I've always loved a talk by President Monson, "See Others as They May Become." Another snippet for you.
Back in the year 1961, a worldwide conference was held for mission presidents, and every mission president in the Church was brought to Salt Lake City for those meetings. I came to Salt Lake City from my mission inToronto, Canada.
In one particular meeting, N. Eldon Tanner, who was then an Assistant to the Quorum of the Twelve, had just returned from his initial experience of presiding over the missions in Great Britain and western Europe. He told of a missionary who had been the most successful missionary whom he had met in all of the interviews he had conducted. He said that as he interviewed that missionary, he said to him, “I suppose that all of the people whom you baptized came into the Church by way of referrals.”
The young man answered, “No, we found them all by tracting.”
Brother Tanner asked him what was different about his approach—why he had such phenomenal success when others didn’t. The young man said that he attempted to baptize every person whom he met. He said that if he knocked on the door and saw a man smoking a cigar and dressed in old clothes and seemingly uninterested in anything—particularly religion—the missionary would picture in his own mind what that man would look like under a different set of circumstances. In his mind he would look at him as clean-shaven and wearing a white shirt and white trousers. And the missionary could see himself leading that man into the waters of baptism. He said, “When I look at someone that way, I have the capacity to bear my testimony to him in a way that can touch his heart.”
We have the responsibility to look at our friends, our associates, our neighbors this way. Again, we have the responsibility to see individuals not as they are but rather as they can become. I would plead with you to think of them in this way.
I've found this mindset actually kind of...liberating. And it helps me to love the people more. Instead of getting annoyed with the less active that doesn't come to church I can instead see that they're really trying to do what's right in their family. I don't know, it's just...better to think this way. I don't mean to say it lowers our expectations but...well, I love this recent talk in General Conference. And I love the way the audience reacted to it. It's by Elder Renlund, and at the end of his talk his said:
"If we don't try, we're just latter-day sinners-"
The audience chuckled. Cute little phrase!
"If we don't persevere, we're just latter-day quitters-"
Laughing again. He made it rhyme! But then to make it clear that he wasn't joking, Renlund delivered:
"and if we don't allow others to try, we're just latter-day hypocrites."
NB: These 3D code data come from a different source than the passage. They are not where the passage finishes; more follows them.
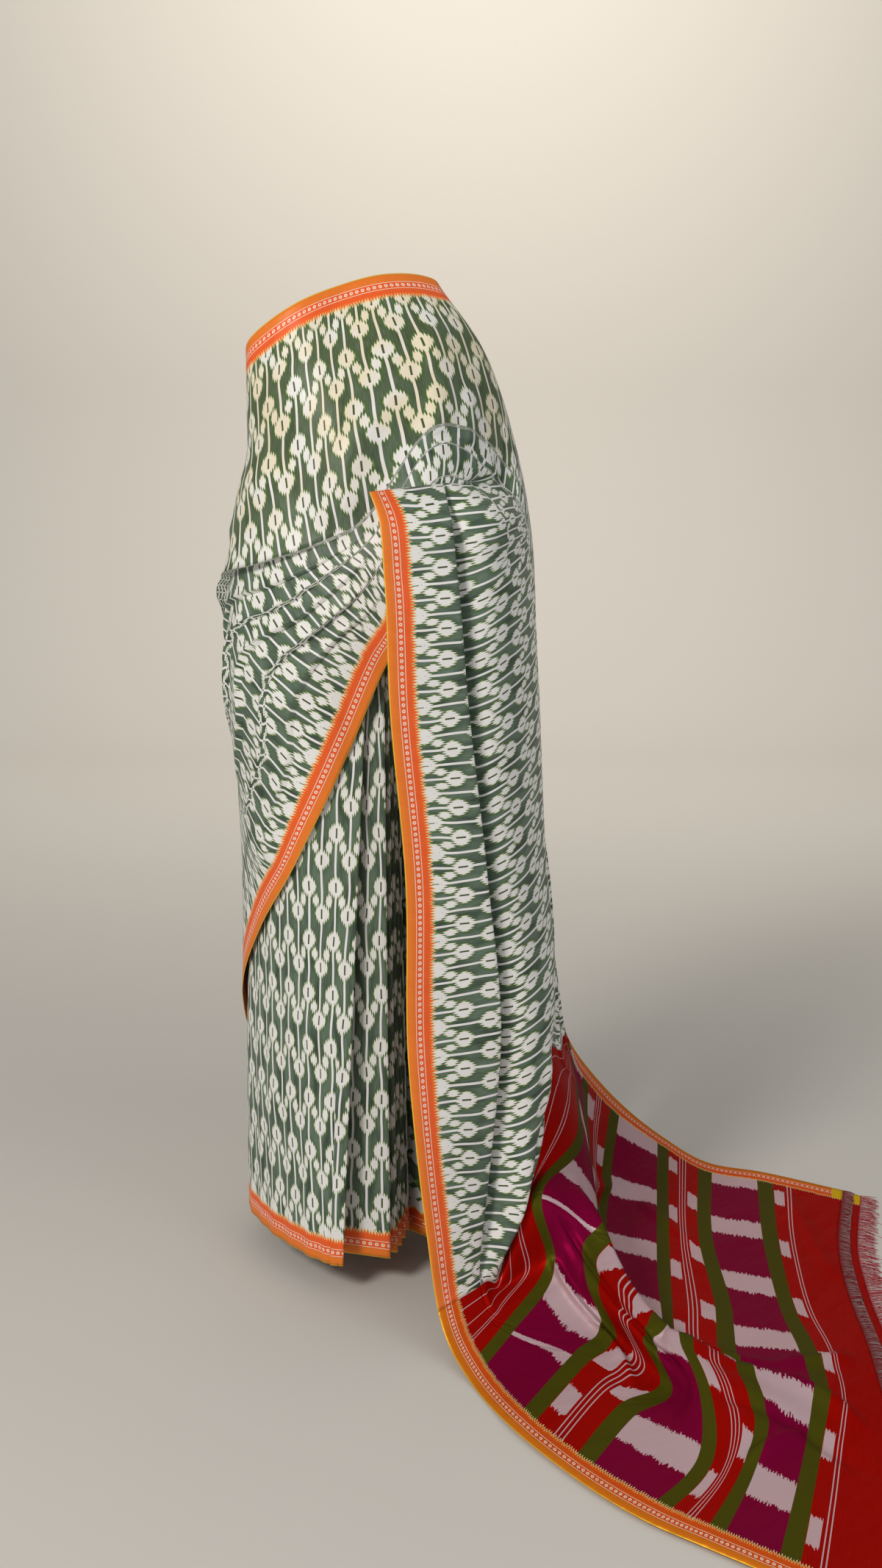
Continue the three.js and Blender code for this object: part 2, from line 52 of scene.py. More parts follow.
SWEEP_COLOUR = "#cbc9c5"
SWEEP_ROUGHNESS = 0.8
SWEEP_SHINE = 0.2
SKY_COLOUR = "#fdfaf5"
SKY_STRENGTH = 0.40
SOFT_LIGHTS = {
    # name: place, aims at, size, watts, colour
    "key": ((-2.0, -3.1, 2.1), (0.1, 0, 0.25), 1.2, 112, "#fff8ef"),
    "fill": ((2.8, -2.6, 0.9), (0.3, 0, -0.3), 2.6, 23, "#f6f6f8"),
    "wall": ((0.3, 3.0, 3.7), (0.4, 6.5, 1.9), 3.0, 176, "#fff5e6"),
}


def colour(text):
    """Colour from its usual red, green and blue hex digits, as linear values."""
    parts = [int(text[i:i + 2], 16) / 255 for i in (1, 3, 5)]
    return [c / 12.92 if c <= 0.04045 else ((c + 0.055) / 1.055) ** 2.4 for c in parts] + [1]


def aimed(obj, place, target):
    """Puts an object at a place and turns it to look at a target."""
    obj.location = place
    way = Vector(target) - Vector(place)
    obj.rotation_euler = way.to_track_quat("-Z", "Y").to_euler()
    return obj


scene = bpy.context.scene
scene.view_settings.view_transform = "Standard"
camera_data = bpy.data.cameras.new("photo_camera")
camera_data.lens = LENS_MM
camera_data.sensor_width = 36
camera = bpy.data.objects.new("photo_camera", camera_data)
camera.location = CAMERA_AT
camera.rotation_euler = (math.radians(90 - CAMERA_DOWN), 0, 0)
scene.collection.objects.link(camera)
scene.camera = camera

for light_name, (place, target, size, watts, tint) in SOFT_LIGHTS.items():
    lamp = bpy.data.lights.new(light_name, "AREA")
    lamp.shape = "DISK"
    lamp.size = size
    lamp.energy = watts
    lamp.color = colour(tint)[:3]
    light = aimed(bpy.data.objects.new(light_name, lamp), place, target)
    light.visible_camera = False
    scene.collection.objects.link(light)

world = bpy.data.worlds.new("studio")
scene.world = world
world.use_nodes = True
world.node_tree.nodes["Background"].inputs["Color"].default_value = colour(SKY_COLOUR)
world.node_tree.nodes["Background"].inputs["Strength"].default_value = SKY_STRENGTH

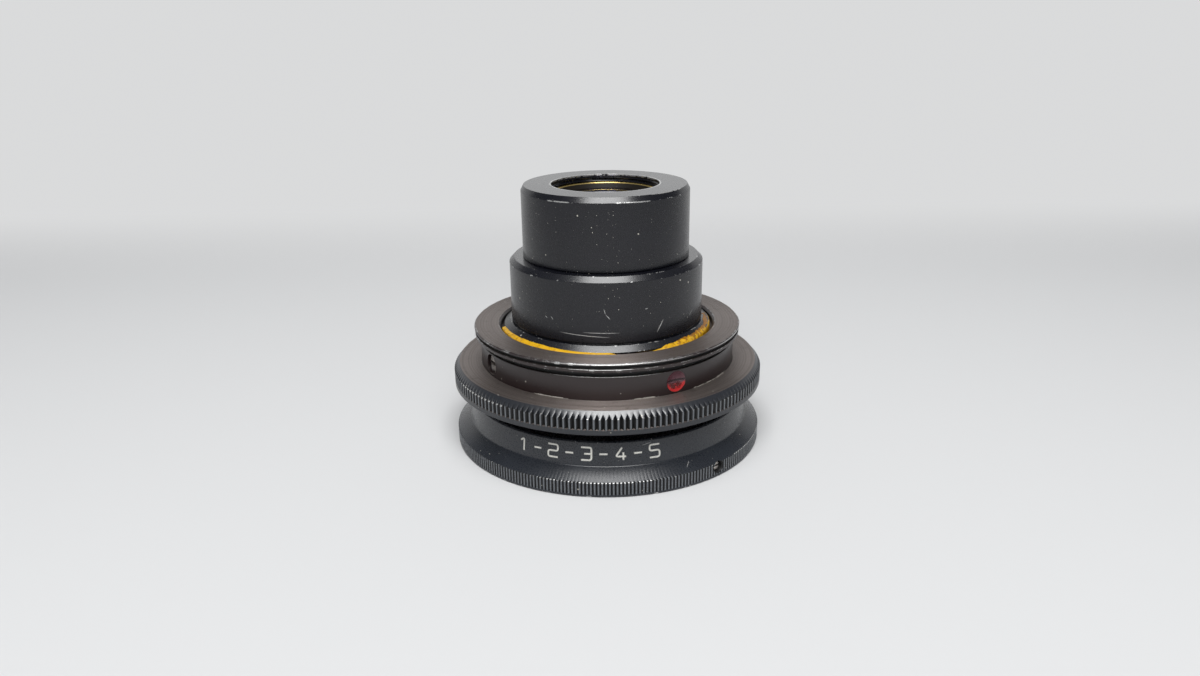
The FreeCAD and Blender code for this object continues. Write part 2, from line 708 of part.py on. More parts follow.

Silence. I felt the heat from that machete swing here in Ecuador.
But how true it is! Love you all, hope you have a good week!
|A banana cart. My favorite thing in the world. As you can tell by the angle I'm stalking him. Waiting...|
A critter I found in the shop below our apartment.
A poorly-lit picture of people watching a football (soccer) game. They had all these drums lined up and where making QUITE the racket.